Opinión

Cara a cara

24 de mayo de 2020, 7:56 AM
24 de mayo de 2020, 7:56 AM

En las más complejas y difíciles condiciones, la ciudadana Jeanine Áñez asumió en noviembre de 2019 el mando de la nación. Lo hizo por vía de la sucesión constitucional, después de que Evo Morales renunciara al cargo y abandonara un país convulsionado, dejando la estela del escandaloso fraude electoral montado para prolongar la permanencia del cocalero engolosinado con el poder, catorce años después de ejercerlo a su libre albedrío.
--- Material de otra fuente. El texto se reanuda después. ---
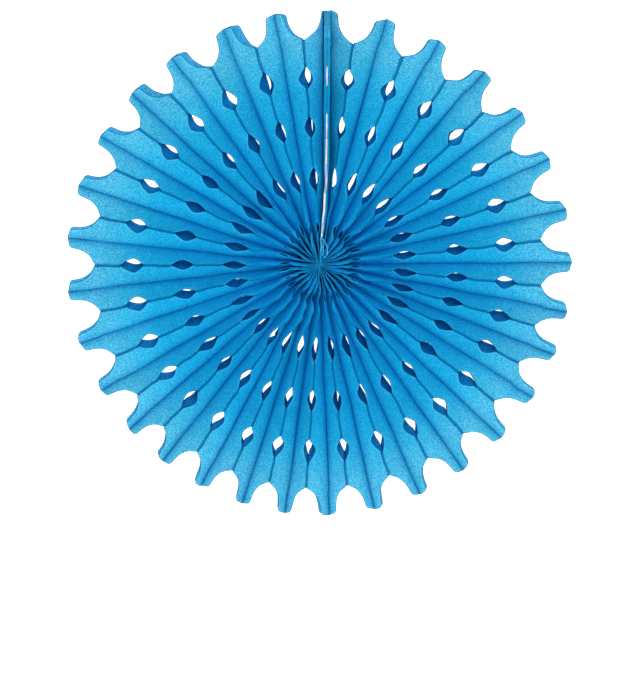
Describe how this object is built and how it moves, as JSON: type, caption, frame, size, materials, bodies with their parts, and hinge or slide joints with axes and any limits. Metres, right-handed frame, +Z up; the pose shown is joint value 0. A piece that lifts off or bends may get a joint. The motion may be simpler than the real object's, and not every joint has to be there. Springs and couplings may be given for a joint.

Entonces fue ponderada la determinación firme, resuelta y el coraje de la nueva jefa de Estado que juró cumplir con ‘rectitud’ su deber y las tareas encomendadas a su interinato, siendo la principal de ellas, la convocatoria a elecciones generales ‘transparentes y justas’ siguiendo el cauce democrático. Una vez superados los tormentosos días y restablecidas gradualmente la calma y la normalidad, sus primeros actos como gobernante y una conexión empática con la gente fueron reforzando su personalidad y capital político. Y es que Áñez presentaba, además, una figura fresca, renovada y agradable muy distinta a la imagen torva, ensimismada y autoritaria del ex-presidente fugitivo. Pero poco después, incumpliendo el compromiso inicial de terminar su interinato y ceder el mando, lanzó su candidatura presidencial para los comicios por venir. “En la búsqueda de una concertación que evitara la dispersión del voto y un eventual retorno del masismo al Gobierno”, entonces se argumentó, a modo de justificación, en su entorno más cercano. De previsible manera, aquella decisión terminó partiendo las aguas entre quienes la apoyaban y la rechazaban, entre afectos y desafectos, mientras opositores y críticos desfogaban sobre la promesa no respetada y la inconveniencia del doble papel de la devenida en ‘presidenta-candidata’.

La irrupción del coronavirus y sus efectos devastadores a duras penas contenidos en Bolivia, cambiaron completamente el curso de los acontecimientos. El proceso electoral quedó en suspenso y fue ampliada la gestión gubernamental para atender la emergencia sanitaria y las carencias y necesidades múltiples en un sistema de salud dramáticamente precario. En el peor momento de la crisis provocada por la infección y con la ciudadanía soportando un sacrificado y prolongado confinamiento para evitar sus efectos, estalló el escándalo de equipos médicos adquiridos supuestamente con sobreprecio. Fue destituido y procesado un ministro de Salud que, aparentemente, incurrió en exceso inadmisible de confianza e ingenuidad, dejando a los ratones cuidando el queso. Inevitablemente, las salpicaduras del asqueroso y repulsivo hecho, han alcanzado a la presidenta Áñez y a su gobierno, pese a su anuncio posterior de barrer con la corrupción ‘caiga quien caiga’, recurrente advertencia frente a una práctica institucionalizada y que no espanta a los pícaros acostumbrados a robarle descarada e impunemente al país y a los bolivianos.

 La gestión de la Jeanine Áñez firme, corajuda y decidida del despegue de su meteórico ascenso político que la instaló en el Palacio Quemado hace poco más de seis meses, atraviesa una fuerte turbulencia. Para superarla, ella tendrá que dar muestras claras y contundentes de su determinación. De una voluntad férrea de rectificar el rumbo con un golpe de timón que hace falta. De revisar lo actuado y de cambiar cuanto sea menester si el supremo interés nacional está de por medio. También la señora presidenta necesitará hacer uso de todas sus capacidades para restaurar la fe pública seriamente vulnerada. Para devolverle la esperanza y el optimismo a la gente que luchó por la democracia y por un mejor porvenir. El momento actual y sus circunstancias complicadas en extremo, no le permiten a la jefa de Estado vacilaciones ni tropiezos. Se lo exigen la responsabilidad y el compromiso contraídos con la nación y sus destinos. El ciudadano que la hizo depositaria de su confianza. Y porque en medio de tantas desventuras, el diablo que no duerme ha empezado a frotarse las manos.